Adolf Rosenberger was a gentleman racer whose success in business was duplicated on the track at the wheel in the 1920s, racing Mercedes and Benz cars, including two wins at the famed Avus track. In 1931, he founded Porsche GmbH together with Ferdinand Porsche and Dr. Anton Piëch. Rosenberger’s contributions went beyond financial backing, his experience driving the Benz Tropfenwagen, based on Edmund Rumpler’s aerodynamic theories, led him to influence Dr. Porsches’ choice of a mid-engine design for the famous Auto Union racers.
Arrested by the Gestapo for “race crimes” (he had a German girlfriend), it’s possible that Porsche used his connections to get his partner released. In any case Rosenberger fled German and ultimately ended up in California where he changed his name to Alan Roberts and continued to be active in motorsports and the car biz.
Art Ross had an important role in how cars looked in the 1940s and 1950s. He was the Creative Designer for Buick, Chief Designer of Cadillac, and Chief Designer of Oldsmobile during his twenty-four year career with GM.
Among his notable works are the eggcrate “tombstone” grille of the landmark 1941 Cadillac, and the F-88 Oldsmobile Motorama car, which eventually sold for $3 million at auction a few years ago.
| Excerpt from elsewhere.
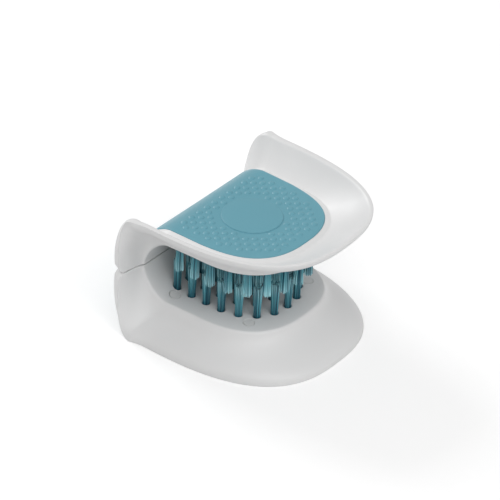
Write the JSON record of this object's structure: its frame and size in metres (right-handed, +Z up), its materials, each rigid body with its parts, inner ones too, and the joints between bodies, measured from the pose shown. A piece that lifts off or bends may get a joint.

Mauri Rose won the Indy 500 three times, in 1941, 1947 and 1948. He also, apparently, never missed a day of work at his day job at the time, an engineer for GM’s Allison transmission division in Indianapolis, even after winning the race. Of course even if Rose had never won Indy, he’d have a notable role in automotive history. It was his idea to put Ed Cole’s small block Chevy V8 in the Corvette.